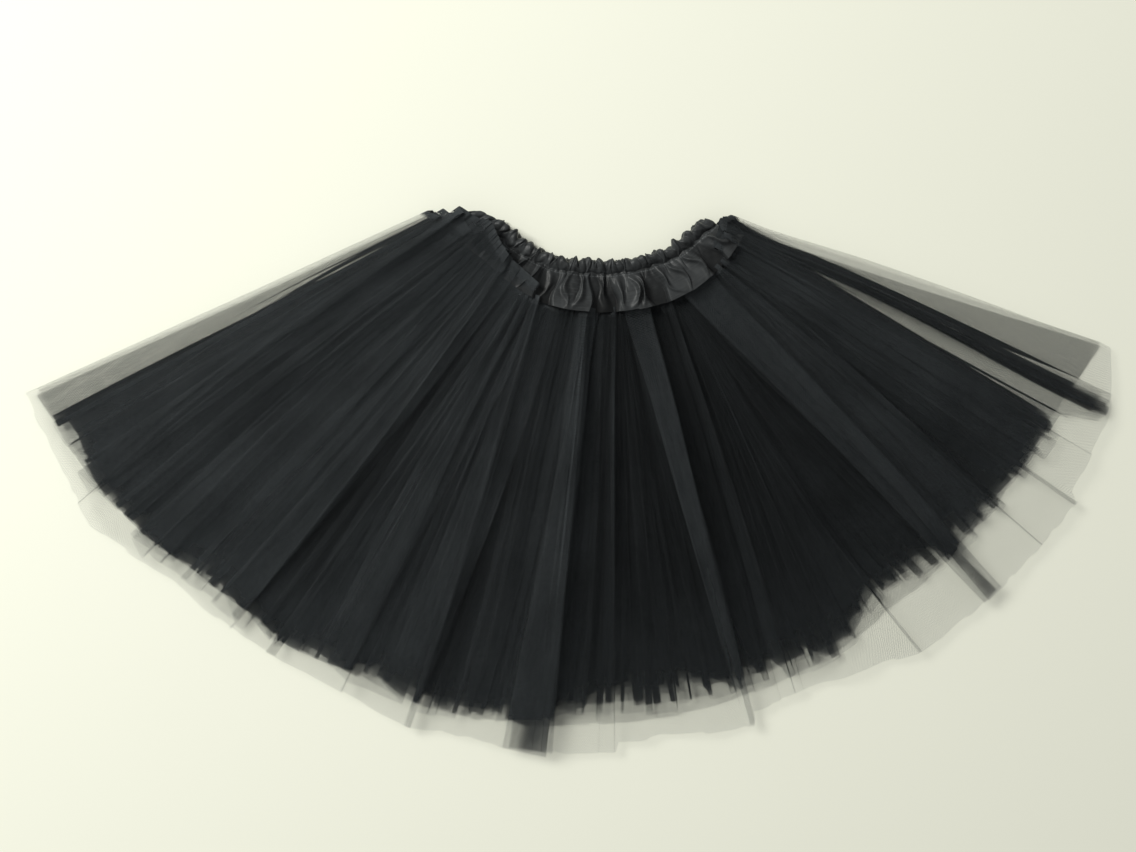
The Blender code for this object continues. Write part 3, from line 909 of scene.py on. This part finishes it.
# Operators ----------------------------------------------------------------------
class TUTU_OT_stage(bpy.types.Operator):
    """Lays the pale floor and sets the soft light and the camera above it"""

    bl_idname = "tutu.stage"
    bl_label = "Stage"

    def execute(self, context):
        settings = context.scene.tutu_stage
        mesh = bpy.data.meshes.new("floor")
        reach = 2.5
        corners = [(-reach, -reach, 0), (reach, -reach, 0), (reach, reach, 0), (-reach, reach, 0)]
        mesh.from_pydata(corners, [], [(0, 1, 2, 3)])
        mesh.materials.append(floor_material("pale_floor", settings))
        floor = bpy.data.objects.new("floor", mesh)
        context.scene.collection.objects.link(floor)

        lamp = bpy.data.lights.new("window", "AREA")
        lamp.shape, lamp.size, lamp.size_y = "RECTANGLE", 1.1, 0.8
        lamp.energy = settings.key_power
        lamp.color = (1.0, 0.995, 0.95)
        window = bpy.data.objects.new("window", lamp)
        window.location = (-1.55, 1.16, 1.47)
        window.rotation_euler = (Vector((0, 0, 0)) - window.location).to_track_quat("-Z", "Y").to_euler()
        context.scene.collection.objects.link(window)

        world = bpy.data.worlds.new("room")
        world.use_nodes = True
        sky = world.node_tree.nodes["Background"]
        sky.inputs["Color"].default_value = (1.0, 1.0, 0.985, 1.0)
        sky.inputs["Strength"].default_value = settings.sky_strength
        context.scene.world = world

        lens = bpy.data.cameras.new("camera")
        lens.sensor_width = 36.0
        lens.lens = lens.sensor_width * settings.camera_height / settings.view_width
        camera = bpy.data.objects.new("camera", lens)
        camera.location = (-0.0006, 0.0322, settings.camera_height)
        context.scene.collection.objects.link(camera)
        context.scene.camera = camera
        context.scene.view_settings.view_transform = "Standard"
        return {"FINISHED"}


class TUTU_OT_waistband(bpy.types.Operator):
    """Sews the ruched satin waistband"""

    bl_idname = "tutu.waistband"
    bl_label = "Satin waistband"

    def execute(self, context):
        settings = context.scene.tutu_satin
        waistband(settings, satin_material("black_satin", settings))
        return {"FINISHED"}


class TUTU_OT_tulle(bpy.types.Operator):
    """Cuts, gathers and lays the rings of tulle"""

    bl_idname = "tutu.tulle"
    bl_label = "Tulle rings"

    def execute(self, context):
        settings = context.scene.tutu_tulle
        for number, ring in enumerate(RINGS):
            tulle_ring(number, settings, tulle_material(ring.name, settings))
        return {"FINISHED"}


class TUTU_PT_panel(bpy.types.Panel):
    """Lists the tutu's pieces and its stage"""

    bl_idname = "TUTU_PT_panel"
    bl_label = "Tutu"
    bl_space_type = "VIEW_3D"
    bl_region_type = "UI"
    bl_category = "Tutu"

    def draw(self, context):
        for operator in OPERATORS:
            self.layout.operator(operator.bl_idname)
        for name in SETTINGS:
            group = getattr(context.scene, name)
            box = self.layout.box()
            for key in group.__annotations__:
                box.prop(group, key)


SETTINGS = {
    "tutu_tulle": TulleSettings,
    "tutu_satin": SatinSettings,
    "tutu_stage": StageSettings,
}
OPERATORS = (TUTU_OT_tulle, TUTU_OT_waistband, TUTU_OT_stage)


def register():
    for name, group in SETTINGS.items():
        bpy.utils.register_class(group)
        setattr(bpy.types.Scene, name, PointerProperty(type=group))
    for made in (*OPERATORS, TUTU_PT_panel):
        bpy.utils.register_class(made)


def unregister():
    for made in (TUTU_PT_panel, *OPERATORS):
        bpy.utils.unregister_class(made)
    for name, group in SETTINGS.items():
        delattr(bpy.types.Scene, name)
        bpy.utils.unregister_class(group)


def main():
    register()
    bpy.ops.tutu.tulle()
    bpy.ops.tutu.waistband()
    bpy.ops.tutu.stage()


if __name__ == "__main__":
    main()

◆ ◆ ◆

PROBLEM DESCRIPTION: Reproduce every line above without error.

EXERCISE RESPONSE:
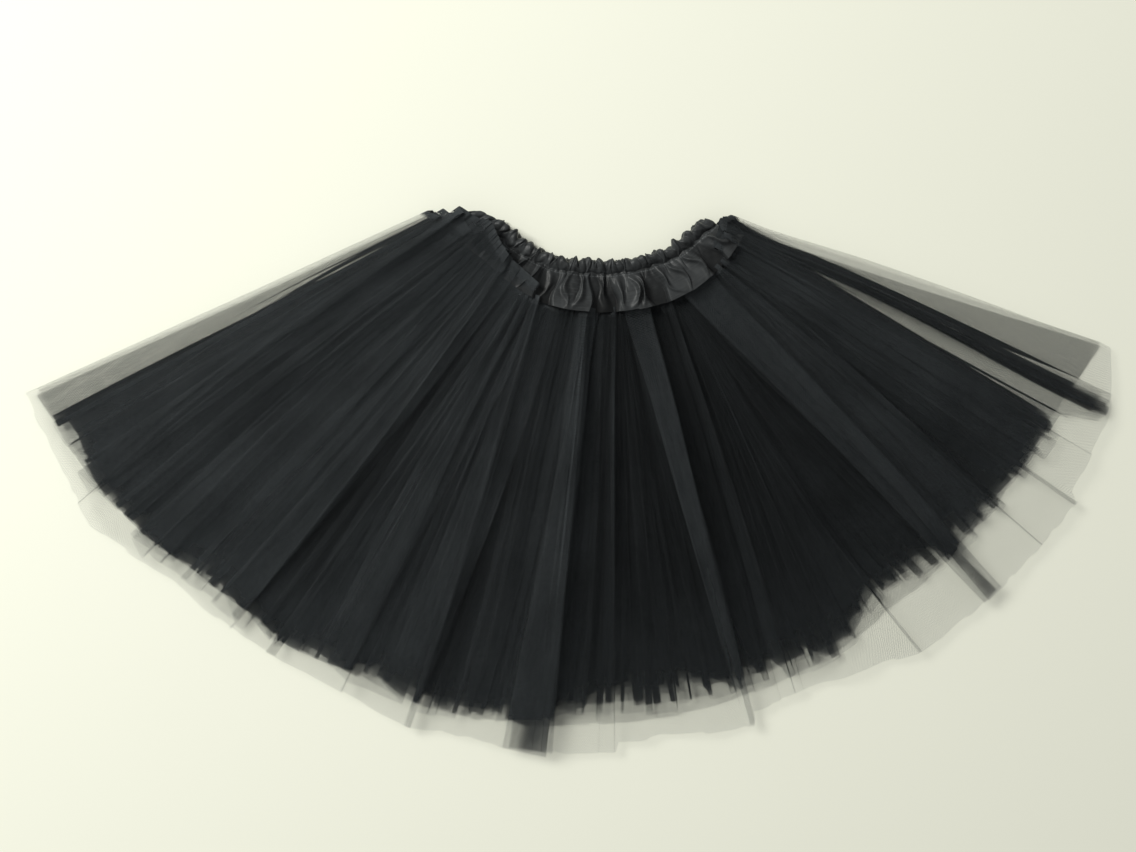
The Blender code for this object continues. Write part 3, from line 909 of scene.py on. This part finishes it.
# Operators ----------------------------------------------------------------------
class TUTU_OT_stage(bpy.types.Operator):
    """Lays the pale floor and sets the soft light and the camera above it"""

    bl_idname = "tutu.stage"
    bl_label = "Stage"

    def execute(self, context):
        settings = context.scene.tutu_stage
        mesh = bpy.data.meshes.new("floor")
        reach = 2.5
        corners = [(-reach, -reach, 0), (reach, -reach, 0), (reach, reach, 0), (-reach, reach, 0)]
        mesh.from_pydata(corners, [], [(0, 1, 2, 3)])
        mesh.materials.append(floor_material("pale_floor", settings))
        floor = bpy.data.objects.new("floor", mesh)
        context.scene.collection.objects.link(floor)

        lamp = bpy.data.lights.new("window", "AREA")
        lamp.shape, lamp.size, lamp.size_y = "RECTANGLE", 1.1, 0.8
        lamp.energy = settings.key_power
        lamp.color = (1.0, 0.995, 0.95)
        window = bpy.data.objects.new("window", lamp)
        window.location = (-1.55, 1.16, 1.47)
        window.rotation_euler = (Vector((0, 0, 0)) - window.location).to_track_quat("-Z", "Y").to_euler()
        context.scene.collection.objects.link(window)

        world = bpy.data.worlds.new("room")
        world.use_nodes = True
        sky = world.node_tree.nodes["Background"]
        sky.inputs["Color"].default_value = (1.0, 1.0, 0.985, 1.0)
        sky.inputs["Strength"].default_value = settings.sky_strength
        context.scene.world = world

        lens = bpy.data.cameras.new("camera")
        lens.sensor_width = 36.0
        lens.lens = lens.sensor_width * settings.camera_height / settings.view_width
        camera = bpy.data.objects.new("camera", lens)
        camera.location = (-0.0006, 0.0322, settings.camera_height)
        context.scene.collection.objects.link(camera)
        context.scene.camera = camera
        context.scene.view_settings.view_transform = "Standard"
        return {"FINISHED"}


class TUTU_OT_waistband(bpy.types.Operator):
    """Sews the ruched satin waistband"""

    bl_idname = "tutu.waistband"
    bl_label = "Satin waistband"

    def execute(self, context):
        settings = context.scene.tutu_satin
        waistband(settings, satin_material("black_satin", settings))
        return {"FINISHED"}


class TUTU_OT_tulle(bpy.types.Operator):
    """Cuts, gathers and lays the rings of tulle"""

    bl_idname = "tutu.tulle"
    bl_label = "Tulle rings"

    def execute(self, context):
        settings = context.scene.tutu_tulle
        for number, ring in enumerate(RINGS):
            tulle_ring(number, settings, tulle_material(ring.name, settings))
        return {"FINISHED"}


class TUTU_PT_panel(bpy.types.Panel):
    """Lists the tutu's pieces and its stage"""

    bl_idname = "TUTU_PT_panel"
    bl_label = "Tutu"
    bl_space_type = "VIEW_3D"
    bl_region_type = "UI"
    bl_category = "Tutu"

    def draw(self, context):
        for operator in OPERATORS:
            self.layout.operator(operator.bl_idname)
        for name in SETTINGS:
            group = getattr(context.scene, name)
            box = self.layout.box()
            for key in group.__annotations__:
                box.prop(group, key)


SETTINGS = {
    "tutu_tulle": TulleSettings,
    "tutu_satin": SatinSettings,
    "tutu_stage": StageSettings,
}
OPERATORS = (TUTU_OT_tulle, TUTU_OT_waistband, TUTU_OT_stage)


def register():
    for name, group in SETTINGS.items():
        bpy.utils.register_class(group)
        setattr(bpy.types.Scene, name, PointerProperty(type=group))
    for made in (*OPERATORS, TUTU_PT_panel):
        bpy.utils.register_class(made)


def unregister():
    for made in (TUTU_PT_panel, *OPERATORS):
        bpy.utils.unregister_class(made)
    for name, group in SETTINGS.items():
        delattr(bpy.types.Scene, name)
        bpy.utils.unregister_class(group)


def main():
    register()
    bpy.ops.tutu.tulle()
    bpy.ops.tutu.waistband()
    bpy.ops.tutu.stage()


if __name__ == "__main__":
    main()